Today, one has to add a fourth, racial hostility. For many blacks the reminders that there have been malice, bitterness, distrust, recurrent outbreaks of violence, even riots for centuries now in Boston are of little comfort. Besides, they insist, the experience of being black in Boston is altogether special; yes, others have known discrimination and exploitation, but blacks are not only on the bottom economically, but excluded socially and in large measure (through gerrymandering) denied politically.

Why now, I hear blacks ask, do our various scholars suddenly come up with a plea for an understanding of the contemporary problems and past difficulties encountered by working-class whites of various backgrounds—at just the moment when blacks are trying to break out of ghettoes, obtain better jobs, send their children to better schools? It is not all that hard to mobilize sympathy for people who have rioted, displayed hate, even committed arson and taken lives. As Mr. Billington indicates at great length, those who set fire to the convent in 1834 were not only hateful and violent but vulnerable, poor, frightened people.

“For the most part they were truckmen or brickmakers,” he tells us, fundamentalist Protestants who were looked down upon (and economically exploited) by the upper middle class, more “liberal” Protestants of the day—who, interestingly enough, preferred to send their children to private Catholic schools rather than have them exposed to the “lower orders” of Boston, whose religious beliefs and values were reflected in the Boston public schools.

But compassion, too, can have its reasons. If Boston’s blacks are suspicious of one kind of compassion, the city’s whites have their doubts about another kind. Why, I hear asked over and over again in South Boston, do “Harvard liberals” or “suburban reformers” find it—in the policeman’s words—“so wonderful to send their kids abroad, to the Peace Corps, or to Roxbury, to help the colored, but here—they stay away, and in their fancy parlors they haven’t got a good word for us.” He goes on, “All they do is point their fingers. But boy, can they find sympathy for others—jailbirds, crazy people, all kinds of fanatics, people who fight against our country and kill our own soldiers.”

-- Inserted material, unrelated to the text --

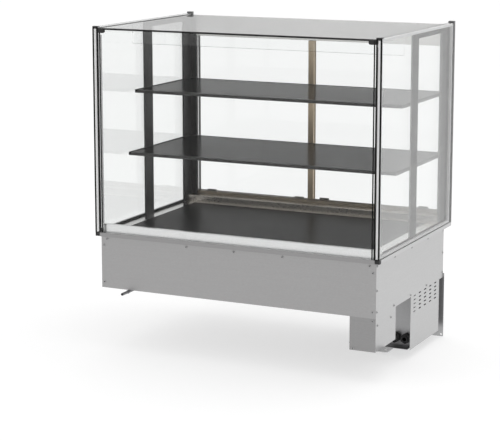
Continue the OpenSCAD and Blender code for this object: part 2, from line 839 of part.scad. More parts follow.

One of those soldiers, still “missing” in Vietnam, was his oldest son. In that connection, when a visitor like me tries to demonstrate a degree of the “sympathy” the policeman is skeptical about, the result is, at best, a moment of awkwardness. The visitor has every reason to worry about being condescending and being removed from certain everyday, concrete (and burdensome) conditions of life, even as, obviously, the same reason for worry gets going during visits to Roxbury, where in no uncertain terms one is reminded that blacks, whatever their past, or even their present, have had and do have and seemingly will continue to have an utterly special fate in this country: when it has lasted so long, harsher oppression becomes a qualitatively different degree of exclusion.4

Nor does it help very much to try to be the open, generous “friend,” and, later, “interpreter.” One can talk about books like Francis Russell’s or that put together by the Joneses: One can try to remind the policeman, or his black counterpart, that nostalgia notwithstanding, Boston was an infinitely more violent and crude place in the nineteenth century, that each “group” had to struggle hard as it moved from acquiescence to assertion. One can say that the police have a much better deal than they did in 1919, that Harvard has changed enormously since then, that Boston’s liberals or its Brahmins are as diverse as people in other groups, and therefore done an injustice when subjected to sweeping generalizations, and on and on.

But the policeman is in the middle of a “war,” as he calls it sometimes when he is upset. If there are moments when he is inclined toward the long view, most of the time he has all he can do to keep his private thoughts to himself, get through a day without quitting the force or making a bad mistake and being fired. (And he acknowledges openly that some of his colleagues do make bad mistakes, and don’t get fired—as a number of blacks have reason to know.) He is afraid, he says, that if he starts “thinking about all this trouble here too much,” he’ll collapse: “I can’t do that. I’d be paralyzed. I’d quit. And I don’t have a Boston trust fund to keep me going while I find another job or do my thinking!”

And so with the black parents in Roxbury, or the white parents in South Boston; they are, again, by their own repeated description, caught up in serious, bitter “war” or “fight.” When someone like me adds, to himself or to them, hopelessly caught up, he is revealing his true colors, not only his judgment, his detachment, but his position as a privileged outsider who fears the prospect of more conflict ahead. No wonder the policeman once asked whether there had been any studies of “rich, noisy liberals,” whether their envies, prejudices, resentments, hypocrisies had been recorded.

One all too easily dismisses such a line of reasoning: an evasion of the issue, a refusal to come to terms with the real purposes of a federal court order, a resort to class-consciousness, when the issue is explicit racism. But the question lingers, stands on its own merits apart from the motivation that may have impelled it, stands as one of many reminders that Boston contains not only Mr. Russell’s “thin blue line” dividing “civilizations” from “anarchy” but other “lines” too: ones the black people of Roxbury have always known about, and the poor and working-class white people of South Boston are now talking about—“lines” that some of us who write articles and books or read them as a matter of course may out of privilege be able to ignore.